▸ Given task: In the listing below, find the line that contains "the lying drop" and the line that contains "in imported if". Quote both and every line between them, exactly, and nothing more.
*** Input rows ***
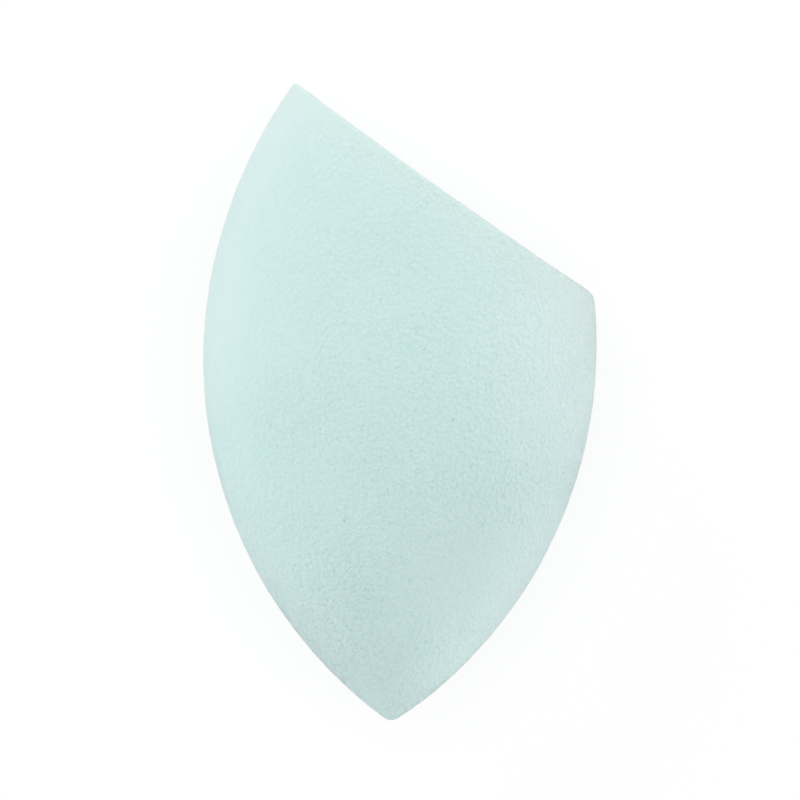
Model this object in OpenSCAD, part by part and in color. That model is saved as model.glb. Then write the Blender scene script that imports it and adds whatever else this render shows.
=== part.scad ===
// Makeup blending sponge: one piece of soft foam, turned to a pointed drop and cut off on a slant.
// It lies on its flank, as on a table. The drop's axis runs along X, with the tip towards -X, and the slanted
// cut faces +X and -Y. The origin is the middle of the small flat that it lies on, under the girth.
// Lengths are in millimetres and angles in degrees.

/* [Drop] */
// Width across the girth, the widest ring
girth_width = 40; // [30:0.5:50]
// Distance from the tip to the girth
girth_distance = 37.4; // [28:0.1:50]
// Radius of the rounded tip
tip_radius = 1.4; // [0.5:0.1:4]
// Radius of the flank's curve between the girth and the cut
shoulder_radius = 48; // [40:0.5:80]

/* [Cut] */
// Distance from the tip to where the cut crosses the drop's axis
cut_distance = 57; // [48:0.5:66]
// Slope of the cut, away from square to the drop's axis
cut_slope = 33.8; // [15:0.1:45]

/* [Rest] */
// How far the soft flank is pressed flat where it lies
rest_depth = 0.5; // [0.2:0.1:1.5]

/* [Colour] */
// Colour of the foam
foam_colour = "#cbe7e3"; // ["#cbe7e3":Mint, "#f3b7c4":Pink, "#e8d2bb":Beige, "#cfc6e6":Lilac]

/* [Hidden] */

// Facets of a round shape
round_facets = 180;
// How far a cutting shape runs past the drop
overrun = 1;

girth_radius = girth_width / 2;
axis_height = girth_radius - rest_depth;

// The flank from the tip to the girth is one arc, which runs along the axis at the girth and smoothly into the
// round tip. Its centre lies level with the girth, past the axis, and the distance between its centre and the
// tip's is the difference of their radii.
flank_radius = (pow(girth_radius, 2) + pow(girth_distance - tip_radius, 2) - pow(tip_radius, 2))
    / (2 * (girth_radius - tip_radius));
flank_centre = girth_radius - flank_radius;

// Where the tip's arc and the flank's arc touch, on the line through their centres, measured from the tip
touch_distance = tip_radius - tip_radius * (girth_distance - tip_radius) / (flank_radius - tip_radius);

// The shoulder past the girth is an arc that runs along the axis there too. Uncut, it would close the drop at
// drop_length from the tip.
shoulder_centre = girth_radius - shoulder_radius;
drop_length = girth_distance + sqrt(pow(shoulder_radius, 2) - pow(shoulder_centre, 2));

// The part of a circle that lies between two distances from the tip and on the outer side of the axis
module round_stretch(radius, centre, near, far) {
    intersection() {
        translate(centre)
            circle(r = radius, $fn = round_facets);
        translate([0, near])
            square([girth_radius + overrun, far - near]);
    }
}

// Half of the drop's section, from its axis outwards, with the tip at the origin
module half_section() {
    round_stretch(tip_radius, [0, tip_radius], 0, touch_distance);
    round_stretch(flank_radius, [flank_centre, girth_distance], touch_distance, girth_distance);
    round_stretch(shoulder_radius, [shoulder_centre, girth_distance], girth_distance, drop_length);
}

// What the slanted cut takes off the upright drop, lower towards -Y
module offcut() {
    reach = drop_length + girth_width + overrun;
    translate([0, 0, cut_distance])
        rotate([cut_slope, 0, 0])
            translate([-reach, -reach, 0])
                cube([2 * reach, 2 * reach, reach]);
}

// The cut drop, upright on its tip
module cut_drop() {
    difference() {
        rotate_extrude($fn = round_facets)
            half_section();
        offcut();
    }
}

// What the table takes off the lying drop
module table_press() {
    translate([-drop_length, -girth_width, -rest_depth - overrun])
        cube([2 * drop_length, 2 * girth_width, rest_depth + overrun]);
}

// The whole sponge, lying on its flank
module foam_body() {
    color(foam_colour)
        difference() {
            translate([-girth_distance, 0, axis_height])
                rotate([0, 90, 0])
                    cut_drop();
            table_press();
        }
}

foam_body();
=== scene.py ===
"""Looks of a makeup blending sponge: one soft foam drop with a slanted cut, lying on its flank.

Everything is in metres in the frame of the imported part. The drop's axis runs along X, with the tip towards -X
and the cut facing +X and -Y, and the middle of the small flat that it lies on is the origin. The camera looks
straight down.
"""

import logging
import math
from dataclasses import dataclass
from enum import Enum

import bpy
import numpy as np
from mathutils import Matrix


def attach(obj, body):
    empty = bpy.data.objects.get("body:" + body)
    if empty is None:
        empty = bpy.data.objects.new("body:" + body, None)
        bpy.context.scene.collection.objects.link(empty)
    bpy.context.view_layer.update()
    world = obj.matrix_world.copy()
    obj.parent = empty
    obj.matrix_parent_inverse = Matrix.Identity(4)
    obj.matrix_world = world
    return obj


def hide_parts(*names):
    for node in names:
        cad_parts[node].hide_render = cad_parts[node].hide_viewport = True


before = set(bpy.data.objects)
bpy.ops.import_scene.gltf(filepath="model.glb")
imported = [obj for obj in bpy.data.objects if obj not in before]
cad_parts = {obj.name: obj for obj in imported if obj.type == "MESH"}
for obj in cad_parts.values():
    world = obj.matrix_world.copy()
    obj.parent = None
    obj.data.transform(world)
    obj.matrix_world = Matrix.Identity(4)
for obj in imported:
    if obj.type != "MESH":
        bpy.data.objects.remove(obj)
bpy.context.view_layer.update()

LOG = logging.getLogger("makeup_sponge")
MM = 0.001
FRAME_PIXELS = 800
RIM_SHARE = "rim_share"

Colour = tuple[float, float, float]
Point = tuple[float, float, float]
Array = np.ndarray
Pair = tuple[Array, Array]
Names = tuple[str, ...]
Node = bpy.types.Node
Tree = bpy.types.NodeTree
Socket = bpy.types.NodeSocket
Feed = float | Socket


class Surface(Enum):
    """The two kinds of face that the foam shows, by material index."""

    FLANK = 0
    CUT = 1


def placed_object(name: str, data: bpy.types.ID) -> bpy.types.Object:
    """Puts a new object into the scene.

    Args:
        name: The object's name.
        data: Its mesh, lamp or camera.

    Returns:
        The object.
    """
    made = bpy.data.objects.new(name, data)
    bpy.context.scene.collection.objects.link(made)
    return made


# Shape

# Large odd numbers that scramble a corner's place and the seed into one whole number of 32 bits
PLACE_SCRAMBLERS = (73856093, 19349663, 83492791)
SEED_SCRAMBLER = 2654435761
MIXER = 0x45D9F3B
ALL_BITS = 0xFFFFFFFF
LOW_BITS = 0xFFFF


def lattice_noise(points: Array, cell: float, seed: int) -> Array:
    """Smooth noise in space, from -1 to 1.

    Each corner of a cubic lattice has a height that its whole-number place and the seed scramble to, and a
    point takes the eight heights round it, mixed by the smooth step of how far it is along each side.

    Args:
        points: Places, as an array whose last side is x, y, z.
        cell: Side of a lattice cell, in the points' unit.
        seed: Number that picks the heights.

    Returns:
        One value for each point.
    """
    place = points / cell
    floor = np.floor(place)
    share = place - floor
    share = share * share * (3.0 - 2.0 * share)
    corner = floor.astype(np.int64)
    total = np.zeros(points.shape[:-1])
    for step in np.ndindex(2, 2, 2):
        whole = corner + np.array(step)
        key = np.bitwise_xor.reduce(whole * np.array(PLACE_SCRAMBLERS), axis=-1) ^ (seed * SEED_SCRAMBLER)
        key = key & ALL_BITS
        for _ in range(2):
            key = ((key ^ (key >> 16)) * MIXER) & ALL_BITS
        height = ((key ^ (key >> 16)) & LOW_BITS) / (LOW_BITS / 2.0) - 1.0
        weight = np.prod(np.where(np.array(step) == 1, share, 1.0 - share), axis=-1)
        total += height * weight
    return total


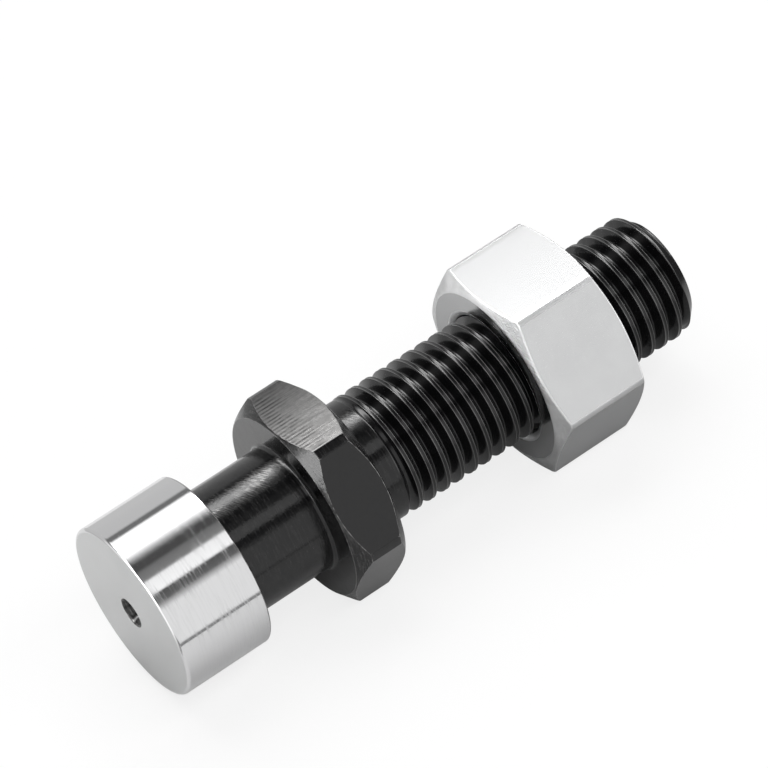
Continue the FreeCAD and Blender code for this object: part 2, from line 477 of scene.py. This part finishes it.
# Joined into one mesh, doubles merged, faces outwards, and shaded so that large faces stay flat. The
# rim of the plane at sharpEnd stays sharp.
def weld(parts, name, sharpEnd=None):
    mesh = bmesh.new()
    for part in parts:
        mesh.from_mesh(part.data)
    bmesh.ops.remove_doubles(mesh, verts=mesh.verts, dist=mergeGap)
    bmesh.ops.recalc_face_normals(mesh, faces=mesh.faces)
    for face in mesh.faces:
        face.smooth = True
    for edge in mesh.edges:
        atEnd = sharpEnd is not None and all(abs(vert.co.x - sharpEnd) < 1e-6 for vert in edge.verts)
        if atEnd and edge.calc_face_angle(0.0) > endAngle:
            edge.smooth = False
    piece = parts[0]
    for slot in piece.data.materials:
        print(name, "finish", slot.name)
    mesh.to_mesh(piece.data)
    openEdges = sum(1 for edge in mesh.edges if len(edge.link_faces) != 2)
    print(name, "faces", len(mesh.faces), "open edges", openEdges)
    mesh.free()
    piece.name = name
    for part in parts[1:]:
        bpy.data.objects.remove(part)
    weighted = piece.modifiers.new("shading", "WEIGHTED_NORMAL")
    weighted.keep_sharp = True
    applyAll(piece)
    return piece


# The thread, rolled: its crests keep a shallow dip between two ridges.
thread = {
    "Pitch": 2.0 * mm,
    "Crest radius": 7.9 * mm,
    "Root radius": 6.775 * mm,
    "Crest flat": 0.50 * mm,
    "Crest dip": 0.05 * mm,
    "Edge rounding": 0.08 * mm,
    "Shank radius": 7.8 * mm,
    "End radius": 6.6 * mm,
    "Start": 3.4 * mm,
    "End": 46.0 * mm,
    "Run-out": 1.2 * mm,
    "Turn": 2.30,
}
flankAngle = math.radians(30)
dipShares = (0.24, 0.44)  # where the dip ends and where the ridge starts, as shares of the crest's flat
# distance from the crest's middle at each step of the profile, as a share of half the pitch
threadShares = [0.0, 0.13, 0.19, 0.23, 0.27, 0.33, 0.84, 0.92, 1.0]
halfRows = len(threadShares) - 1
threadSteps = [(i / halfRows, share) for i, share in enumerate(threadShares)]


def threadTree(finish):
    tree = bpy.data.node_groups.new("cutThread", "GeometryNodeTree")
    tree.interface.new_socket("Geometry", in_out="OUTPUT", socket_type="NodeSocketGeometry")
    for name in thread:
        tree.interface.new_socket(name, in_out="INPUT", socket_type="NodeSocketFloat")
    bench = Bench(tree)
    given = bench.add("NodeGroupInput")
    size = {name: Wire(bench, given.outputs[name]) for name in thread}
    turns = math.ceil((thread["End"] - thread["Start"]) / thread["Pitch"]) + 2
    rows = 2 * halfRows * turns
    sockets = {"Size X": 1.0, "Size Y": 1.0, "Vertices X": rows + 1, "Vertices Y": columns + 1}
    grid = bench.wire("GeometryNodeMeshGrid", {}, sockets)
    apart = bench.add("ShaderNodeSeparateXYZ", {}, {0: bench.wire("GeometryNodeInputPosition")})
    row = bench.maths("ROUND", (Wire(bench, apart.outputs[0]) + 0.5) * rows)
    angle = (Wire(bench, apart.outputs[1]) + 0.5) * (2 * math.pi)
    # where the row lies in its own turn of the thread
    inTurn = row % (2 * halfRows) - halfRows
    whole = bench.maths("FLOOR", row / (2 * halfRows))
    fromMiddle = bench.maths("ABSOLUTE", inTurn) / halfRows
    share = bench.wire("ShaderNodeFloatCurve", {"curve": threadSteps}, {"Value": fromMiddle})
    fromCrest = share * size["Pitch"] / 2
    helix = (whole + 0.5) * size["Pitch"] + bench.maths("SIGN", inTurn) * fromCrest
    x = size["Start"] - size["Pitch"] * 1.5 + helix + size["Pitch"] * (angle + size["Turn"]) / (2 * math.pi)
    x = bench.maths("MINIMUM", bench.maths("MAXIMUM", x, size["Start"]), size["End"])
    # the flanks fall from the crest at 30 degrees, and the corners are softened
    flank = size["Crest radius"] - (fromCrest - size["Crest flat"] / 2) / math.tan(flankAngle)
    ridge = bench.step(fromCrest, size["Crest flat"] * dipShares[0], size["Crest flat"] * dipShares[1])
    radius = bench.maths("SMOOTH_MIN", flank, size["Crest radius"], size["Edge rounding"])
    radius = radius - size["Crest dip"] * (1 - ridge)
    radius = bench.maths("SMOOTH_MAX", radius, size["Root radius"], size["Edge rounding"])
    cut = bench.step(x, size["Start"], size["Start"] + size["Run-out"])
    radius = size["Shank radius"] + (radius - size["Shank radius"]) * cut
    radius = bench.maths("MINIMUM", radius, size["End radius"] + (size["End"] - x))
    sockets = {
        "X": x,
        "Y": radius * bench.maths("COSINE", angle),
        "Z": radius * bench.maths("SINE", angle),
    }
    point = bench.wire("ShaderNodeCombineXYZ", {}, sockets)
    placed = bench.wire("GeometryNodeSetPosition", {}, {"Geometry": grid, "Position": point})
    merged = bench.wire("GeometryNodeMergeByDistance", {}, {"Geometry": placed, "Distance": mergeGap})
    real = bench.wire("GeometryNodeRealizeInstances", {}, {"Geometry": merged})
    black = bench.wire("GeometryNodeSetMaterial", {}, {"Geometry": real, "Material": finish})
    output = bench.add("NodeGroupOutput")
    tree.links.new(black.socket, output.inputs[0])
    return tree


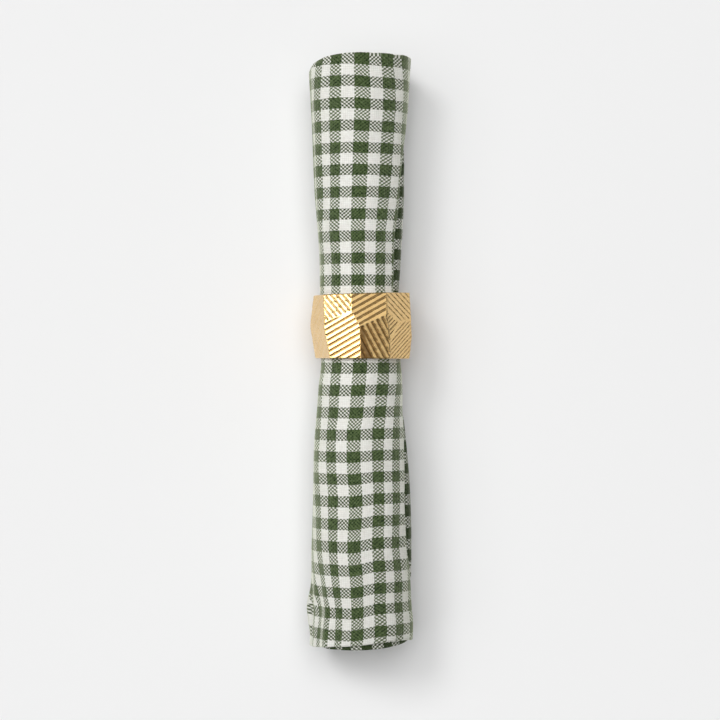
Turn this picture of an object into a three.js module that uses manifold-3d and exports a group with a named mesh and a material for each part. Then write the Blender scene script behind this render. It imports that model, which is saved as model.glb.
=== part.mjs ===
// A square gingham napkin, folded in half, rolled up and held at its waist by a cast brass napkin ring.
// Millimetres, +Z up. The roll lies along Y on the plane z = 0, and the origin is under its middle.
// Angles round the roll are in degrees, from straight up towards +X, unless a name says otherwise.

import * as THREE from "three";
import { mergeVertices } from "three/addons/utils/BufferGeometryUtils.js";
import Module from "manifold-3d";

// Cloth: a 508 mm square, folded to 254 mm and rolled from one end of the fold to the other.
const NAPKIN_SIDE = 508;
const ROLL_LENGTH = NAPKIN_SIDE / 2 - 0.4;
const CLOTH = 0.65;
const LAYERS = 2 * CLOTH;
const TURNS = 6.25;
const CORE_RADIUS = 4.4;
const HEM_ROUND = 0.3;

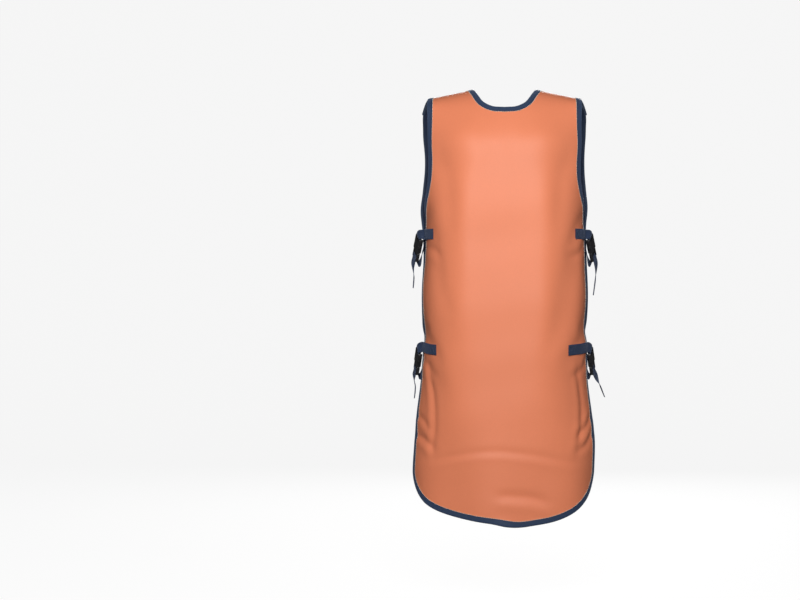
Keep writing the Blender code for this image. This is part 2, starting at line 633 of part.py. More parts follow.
***
▸ Result:
// What the table takes off the lying drop
module table_press() {
    translate([-drop_length, -girth_width, -rest_depth - overrun])
        cube([2 * drop_length, 2 * girth_width, rest_depth + overrun]);
}

// The whole sponge, lying on its flank
module foam_body() {
    color(foam_colour)
        difference() {
            translate([-girth_distance, 0, axis_height])
                rotate([0, 90, 0])
                    cut_drop();
            table_press();
        }
}

foam_body();
=== scene.py ===
"""Looks of a makeup blending sponge: one soft foam drop with a slanted cut, lying on its flank.

Everything is in metres in the frame of the imported part. The drop's axis runs along X, with the tip towards -X
and the cut facing +X and -Y, and the middle of the small flat that it lies on is the origin. The camera looks
straight down.
"""

import logging
import math
from dataclasses import dataclass
from enum import Enum

import bpy
import numpy as np
from mathutils import Matrix


def attach(obj, body):
    empty = bpy.data.objects.get("body:" + body)
    if empty is None:
        empty = bpy.data.objects.new("body:" + body, None)
        bpy.context.scene.collection.objects.link(empty)
    bpy.context.view_layer.update()
    world = obj.matrix_world.copy()
    obj.parent = empty
    obj.matrix_parent_inverse = Matrix.Identity(4)
    obj.matrix_world = world
    return obj


def hide_parts(*names):
    for node in names:
        cad_parts[node].hide_render = cad_parts[node].hide_viewport = True


before = set(bpy.data.objects)
bpy.ops.import_scene.gltf(filepath="model.glb")
imported = [obj for obj in bpy.data.objects if obj not in before]
cad_parts = {obj.name: obj for obj in imported if obj.type == "MESH"}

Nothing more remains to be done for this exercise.